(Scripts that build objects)
== == ==
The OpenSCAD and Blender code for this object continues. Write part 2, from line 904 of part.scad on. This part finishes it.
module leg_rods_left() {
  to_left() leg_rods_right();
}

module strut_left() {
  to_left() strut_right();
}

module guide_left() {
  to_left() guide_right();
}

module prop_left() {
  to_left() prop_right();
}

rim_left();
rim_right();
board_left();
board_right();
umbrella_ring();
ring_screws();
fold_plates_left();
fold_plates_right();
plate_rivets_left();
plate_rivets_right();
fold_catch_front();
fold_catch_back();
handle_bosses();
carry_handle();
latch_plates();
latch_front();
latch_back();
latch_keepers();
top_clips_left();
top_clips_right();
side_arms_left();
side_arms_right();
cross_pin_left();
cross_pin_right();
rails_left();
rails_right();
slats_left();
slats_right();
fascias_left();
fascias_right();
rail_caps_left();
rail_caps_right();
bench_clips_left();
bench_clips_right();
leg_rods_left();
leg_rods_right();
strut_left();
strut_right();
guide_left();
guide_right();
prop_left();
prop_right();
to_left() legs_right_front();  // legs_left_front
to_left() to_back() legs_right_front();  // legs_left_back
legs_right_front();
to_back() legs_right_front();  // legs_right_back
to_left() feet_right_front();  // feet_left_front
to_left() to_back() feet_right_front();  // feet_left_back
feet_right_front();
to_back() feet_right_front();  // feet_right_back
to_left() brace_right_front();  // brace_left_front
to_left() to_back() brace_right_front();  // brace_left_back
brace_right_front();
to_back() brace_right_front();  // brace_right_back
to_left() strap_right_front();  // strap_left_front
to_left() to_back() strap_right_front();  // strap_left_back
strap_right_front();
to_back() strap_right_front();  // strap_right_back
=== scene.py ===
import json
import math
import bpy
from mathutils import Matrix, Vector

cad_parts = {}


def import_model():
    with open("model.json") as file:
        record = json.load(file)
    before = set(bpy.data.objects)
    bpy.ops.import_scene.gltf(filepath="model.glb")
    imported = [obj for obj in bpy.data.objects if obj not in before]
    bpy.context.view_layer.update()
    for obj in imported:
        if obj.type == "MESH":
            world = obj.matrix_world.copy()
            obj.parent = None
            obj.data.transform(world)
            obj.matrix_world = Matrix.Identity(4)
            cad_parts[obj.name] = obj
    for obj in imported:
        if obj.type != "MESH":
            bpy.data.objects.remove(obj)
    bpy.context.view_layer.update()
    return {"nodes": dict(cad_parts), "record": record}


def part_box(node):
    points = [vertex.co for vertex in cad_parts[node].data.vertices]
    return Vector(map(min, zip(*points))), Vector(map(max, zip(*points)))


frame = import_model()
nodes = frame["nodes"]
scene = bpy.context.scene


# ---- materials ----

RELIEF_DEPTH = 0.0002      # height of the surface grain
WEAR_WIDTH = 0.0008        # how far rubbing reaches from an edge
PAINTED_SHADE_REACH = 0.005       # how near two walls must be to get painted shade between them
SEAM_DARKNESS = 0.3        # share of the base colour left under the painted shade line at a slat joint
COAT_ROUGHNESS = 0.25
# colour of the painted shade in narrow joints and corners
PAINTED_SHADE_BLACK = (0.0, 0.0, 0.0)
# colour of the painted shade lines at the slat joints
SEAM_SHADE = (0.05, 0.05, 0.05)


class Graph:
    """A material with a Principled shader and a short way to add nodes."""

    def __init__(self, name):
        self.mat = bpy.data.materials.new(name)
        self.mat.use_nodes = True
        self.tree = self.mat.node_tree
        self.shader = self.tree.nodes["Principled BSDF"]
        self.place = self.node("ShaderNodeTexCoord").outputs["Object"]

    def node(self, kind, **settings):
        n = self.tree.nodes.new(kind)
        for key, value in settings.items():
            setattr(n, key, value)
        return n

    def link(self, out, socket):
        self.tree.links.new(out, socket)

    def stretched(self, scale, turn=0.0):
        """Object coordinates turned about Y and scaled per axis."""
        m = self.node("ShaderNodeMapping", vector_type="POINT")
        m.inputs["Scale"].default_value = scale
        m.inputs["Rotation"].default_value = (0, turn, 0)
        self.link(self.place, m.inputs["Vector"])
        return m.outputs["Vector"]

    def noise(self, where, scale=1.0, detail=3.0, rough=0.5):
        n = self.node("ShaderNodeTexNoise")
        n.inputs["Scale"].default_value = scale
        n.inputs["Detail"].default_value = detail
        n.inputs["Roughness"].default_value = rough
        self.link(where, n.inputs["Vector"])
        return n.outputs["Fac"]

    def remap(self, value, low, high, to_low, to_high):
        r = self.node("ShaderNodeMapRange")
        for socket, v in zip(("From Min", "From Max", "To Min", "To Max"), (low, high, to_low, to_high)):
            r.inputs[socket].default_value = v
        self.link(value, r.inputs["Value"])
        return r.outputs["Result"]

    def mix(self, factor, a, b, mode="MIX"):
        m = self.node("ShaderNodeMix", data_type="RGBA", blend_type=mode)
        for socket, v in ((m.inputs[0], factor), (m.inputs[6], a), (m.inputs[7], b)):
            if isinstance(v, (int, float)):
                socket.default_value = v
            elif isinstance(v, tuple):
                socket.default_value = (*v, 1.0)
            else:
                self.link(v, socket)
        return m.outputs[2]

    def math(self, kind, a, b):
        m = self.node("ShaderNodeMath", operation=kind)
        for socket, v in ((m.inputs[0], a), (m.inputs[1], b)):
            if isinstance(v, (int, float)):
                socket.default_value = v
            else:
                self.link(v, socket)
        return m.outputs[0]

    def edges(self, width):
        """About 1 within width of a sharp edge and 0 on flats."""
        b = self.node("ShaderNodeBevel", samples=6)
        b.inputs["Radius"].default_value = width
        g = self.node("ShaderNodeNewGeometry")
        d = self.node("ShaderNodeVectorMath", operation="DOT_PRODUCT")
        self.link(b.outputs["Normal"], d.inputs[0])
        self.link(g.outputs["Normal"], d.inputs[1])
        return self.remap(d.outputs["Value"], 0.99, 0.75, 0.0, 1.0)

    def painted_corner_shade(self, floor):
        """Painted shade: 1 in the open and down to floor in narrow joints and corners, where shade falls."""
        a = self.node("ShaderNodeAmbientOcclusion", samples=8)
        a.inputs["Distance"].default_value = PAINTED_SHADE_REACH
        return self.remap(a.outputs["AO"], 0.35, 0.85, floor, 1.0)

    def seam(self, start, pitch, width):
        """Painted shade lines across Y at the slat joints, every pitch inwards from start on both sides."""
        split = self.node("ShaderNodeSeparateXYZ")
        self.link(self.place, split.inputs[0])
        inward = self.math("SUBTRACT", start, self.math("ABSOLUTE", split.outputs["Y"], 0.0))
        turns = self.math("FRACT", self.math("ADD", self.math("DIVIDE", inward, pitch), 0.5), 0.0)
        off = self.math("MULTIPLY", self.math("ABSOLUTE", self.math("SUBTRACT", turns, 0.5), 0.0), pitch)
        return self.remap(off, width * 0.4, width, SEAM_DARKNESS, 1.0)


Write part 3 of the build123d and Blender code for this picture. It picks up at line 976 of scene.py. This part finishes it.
== == ==
▶ **Problem to work on**:
Your task is to extract exactly the lines starting at the line with "side_arms_left();" and ending at the line with "bpy.data.objects.remove(obj)", including both ends, and no other lines.

▶ **Reply to the exercise**:
side_arms_left();
side_arms_right();
cross_pin_left();
cross_pin_right();
rails_left();
rails_right();
slats_left();
slats_right();
fascias_left();
fascias_right();
rail_caps_left();
rail_caps_right();
bench_clips_left();
bench_clips_right();
leg_rods_left();
leg_rods_right();
strut_left();
strut_right();
guide_left();
guide_right();
prop_left();
prop_right();
to_left() legs_right_front();  // legs_left_front
to_left() to_back() legs_right_front();  // legs_left_back
legs_right_front();
to_back() legs_right_front();  // legs_right_back
to_left() feet_right_front();  // feet_left_front
to_left() to_back() feet_right_front();  // feet_left_back
feet_right_front();
to_back() feet_right_front();  // feet_right_back
to_left() brace_right_front();  // brace_left_front
to_left() to_back() brace_right_front();  // brace_left_back
brace_right_front();
to_back() brace_right_front();  // brace_right_back
to_left() strap_right_front();  // strap_left_front
to_left() to_back() strap_right_front();  // strap_left_back
strap_right_front();
to_back() strap_right_front();  // strap_right_back
=== scene.py ===
import json
import math
import bpy
from mathutils import Matrix, Vector

cad_parts = {}


def import_model():
    with open("model.json") as file:
        record = json.load(file)
    before = set(bpy.data.objects)
    bpy.ops.import_scene.gltf(filepath="model.glb")
    imported = [obj for obj in bpy.data.objects if obj not in before]
    bpy.context.view_layer.update()
    for obj in imported:
        if obj.type == "MESH":
            world = obj.matrix_world.copy()
            obj.parent = None
            obj.data.transform(world)
            obj.matrix_world = Matrix.Identity(4)
            cad_parts[obj.name] = obj
    for obj in imported:
        if obj.type != "MESH":
            bpy.data.objects.remove(obj)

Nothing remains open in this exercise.